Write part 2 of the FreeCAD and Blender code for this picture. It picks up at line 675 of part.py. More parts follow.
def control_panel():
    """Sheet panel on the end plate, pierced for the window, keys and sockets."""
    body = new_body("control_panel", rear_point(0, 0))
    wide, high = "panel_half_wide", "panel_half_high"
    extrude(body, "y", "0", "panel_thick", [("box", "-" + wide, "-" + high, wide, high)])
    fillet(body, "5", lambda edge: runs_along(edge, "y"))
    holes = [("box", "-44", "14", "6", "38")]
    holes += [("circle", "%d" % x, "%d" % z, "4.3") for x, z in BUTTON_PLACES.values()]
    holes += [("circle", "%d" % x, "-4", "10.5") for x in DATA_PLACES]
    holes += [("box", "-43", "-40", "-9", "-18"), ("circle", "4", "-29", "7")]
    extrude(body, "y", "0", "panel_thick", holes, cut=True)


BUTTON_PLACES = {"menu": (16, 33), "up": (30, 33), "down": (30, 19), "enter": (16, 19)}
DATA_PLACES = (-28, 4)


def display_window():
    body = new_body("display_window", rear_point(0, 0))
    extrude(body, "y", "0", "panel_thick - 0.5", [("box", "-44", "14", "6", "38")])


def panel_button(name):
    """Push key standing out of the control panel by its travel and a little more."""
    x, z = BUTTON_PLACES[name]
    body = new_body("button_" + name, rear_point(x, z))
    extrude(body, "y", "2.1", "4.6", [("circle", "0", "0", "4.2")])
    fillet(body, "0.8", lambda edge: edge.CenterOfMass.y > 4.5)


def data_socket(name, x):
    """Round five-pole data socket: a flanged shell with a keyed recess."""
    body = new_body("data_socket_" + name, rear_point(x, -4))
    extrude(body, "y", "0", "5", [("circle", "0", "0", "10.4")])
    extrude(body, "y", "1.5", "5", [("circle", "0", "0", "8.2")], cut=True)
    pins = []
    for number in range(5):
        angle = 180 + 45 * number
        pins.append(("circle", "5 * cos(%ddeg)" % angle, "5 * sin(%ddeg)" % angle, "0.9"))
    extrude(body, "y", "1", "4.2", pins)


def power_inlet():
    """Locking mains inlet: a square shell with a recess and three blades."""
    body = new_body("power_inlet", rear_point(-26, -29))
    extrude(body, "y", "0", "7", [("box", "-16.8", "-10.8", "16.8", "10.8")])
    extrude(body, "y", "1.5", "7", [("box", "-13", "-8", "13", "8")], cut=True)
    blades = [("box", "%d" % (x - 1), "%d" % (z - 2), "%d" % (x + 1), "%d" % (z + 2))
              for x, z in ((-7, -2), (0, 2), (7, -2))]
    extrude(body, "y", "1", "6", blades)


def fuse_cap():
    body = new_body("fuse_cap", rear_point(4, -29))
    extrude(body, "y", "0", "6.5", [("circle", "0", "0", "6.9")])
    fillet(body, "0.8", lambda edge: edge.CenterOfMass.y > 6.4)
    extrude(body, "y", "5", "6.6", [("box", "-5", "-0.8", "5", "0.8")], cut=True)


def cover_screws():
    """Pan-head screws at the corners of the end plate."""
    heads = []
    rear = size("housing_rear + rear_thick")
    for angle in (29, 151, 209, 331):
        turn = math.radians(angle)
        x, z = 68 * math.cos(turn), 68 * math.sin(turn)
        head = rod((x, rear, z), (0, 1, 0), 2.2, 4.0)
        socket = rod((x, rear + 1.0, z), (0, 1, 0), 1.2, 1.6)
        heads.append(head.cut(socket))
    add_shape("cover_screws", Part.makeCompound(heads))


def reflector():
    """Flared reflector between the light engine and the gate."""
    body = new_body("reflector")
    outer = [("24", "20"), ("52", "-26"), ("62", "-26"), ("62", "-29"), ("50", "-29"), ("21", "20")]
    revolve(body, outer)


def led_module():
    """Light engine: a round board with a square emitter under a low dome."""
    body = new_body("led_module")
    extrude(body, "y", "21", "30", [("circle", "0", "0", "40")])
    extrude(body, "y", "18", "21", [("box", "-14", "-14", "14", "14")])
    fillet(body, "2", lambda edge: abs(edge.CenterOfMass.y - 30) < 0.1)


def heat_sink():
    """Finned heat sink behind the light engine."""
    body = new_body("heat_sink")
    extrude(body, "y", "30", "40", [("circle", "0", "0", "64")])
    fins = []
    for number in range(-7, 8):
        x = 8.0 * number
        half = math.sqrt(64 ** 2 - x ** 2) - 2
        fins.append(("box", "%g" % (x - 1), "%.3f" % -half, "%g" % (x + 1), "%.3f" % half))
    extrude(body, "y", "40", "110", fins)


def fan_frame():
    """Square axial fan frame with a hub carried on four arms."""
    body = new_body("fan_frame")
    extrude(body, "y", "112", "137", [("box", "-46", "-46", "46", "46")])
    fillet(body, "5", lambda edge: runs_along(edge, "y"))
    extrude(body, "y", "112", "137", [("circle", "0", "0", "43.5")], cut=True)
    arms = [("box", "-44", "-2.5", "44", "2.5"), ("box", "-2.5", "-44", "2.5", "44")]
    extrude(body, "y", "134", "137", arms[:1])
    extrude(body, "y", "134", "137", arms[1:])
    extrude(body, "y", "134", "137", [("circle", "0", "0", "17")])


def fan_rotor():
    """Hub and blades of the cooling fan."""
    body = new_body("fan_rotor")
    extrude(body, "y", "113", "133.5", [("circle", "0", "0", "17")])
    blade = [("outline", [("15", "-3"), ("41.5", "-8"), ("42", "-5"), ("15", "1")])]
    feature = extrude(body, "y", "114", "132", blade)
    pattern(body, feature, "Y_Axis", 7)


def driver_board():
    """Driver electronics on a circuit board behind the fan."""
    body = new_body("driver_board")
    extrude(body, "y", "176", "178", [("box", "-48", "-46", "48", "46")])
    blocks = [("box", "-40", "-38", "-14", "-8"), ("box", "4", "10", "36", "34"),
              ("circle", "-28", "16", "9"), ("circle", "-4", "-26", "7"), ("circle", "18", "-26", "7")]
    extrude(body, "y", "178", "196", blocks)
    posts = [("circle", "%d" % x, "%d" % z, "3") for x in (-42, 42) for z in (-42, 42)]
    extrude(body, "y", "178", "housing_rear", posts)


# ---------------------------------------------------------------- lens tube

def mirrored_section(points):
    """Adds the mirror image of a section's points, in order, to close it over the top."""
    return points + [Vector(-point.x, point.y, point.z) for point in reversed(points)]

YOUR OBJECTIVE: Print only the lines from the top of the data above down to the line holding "edge.CenterOfMass.y > 4.5)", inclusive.

FINISHED ANSWER:
Write part 2 of the FreeCAD and Blender code for this picture. It picks up at line 675 of part.py. More parts follow.
def control_panel():
    """Sheet panel on the end plate, pierced for the window, keys and sockets."""
    body = new_body("control_panel", rear_point(0, 0))
    wide, high = "panel_half_wide", "panel_half_high"
    extrude(body, "y", "0", "panel_thick", [("box", "-" + wide, "-" + high, wide, high)])
    fillet(body, "5", lambda edge: runs_along(edge, "y"))
    holes = [("box", "-44", "14", "6", "38")]
    holes += [("circle", "%d" % x, "%d" % z, "4.3") for x, z in BUTTON_PLACES.values()]
    holes += [("circle", "%d" % x, "-4", "10.5") for x in DATA_PLACES]
    holes += [("box", "-43", "-40", "-9", "-18"), ("circle", "4", "-29", "7")]
    extrude(body, "y", "0", "panel_thick", holes, cut=True)


BUTTON_PLACES = {"menu": (16, 33), "up": (30, 33), "down": (30, 19), "enter": (16, 19)}
DATA_PLACES = (-28, 4)


def display_window():
    body = new_body("display_window", rear_point(0, 0))
    extrude(body, "y", "0", "panel_thick - 0.5", [("box", "-44", "14", "6", "38")])


def panel_button(name):
    """Push key standing out of the control panel by its travel and a little more."""
    x, z = BUTTON_PLACES[name]
    body = new_body("button_" + name, rear_point(x, z))
    extrude(body, "y", "2.1", "4.6", [("circle", "0", "0", "4.2")])
    fillet(body, "0.8", lambda edge: edge.CenterOfMass.y > 4.5)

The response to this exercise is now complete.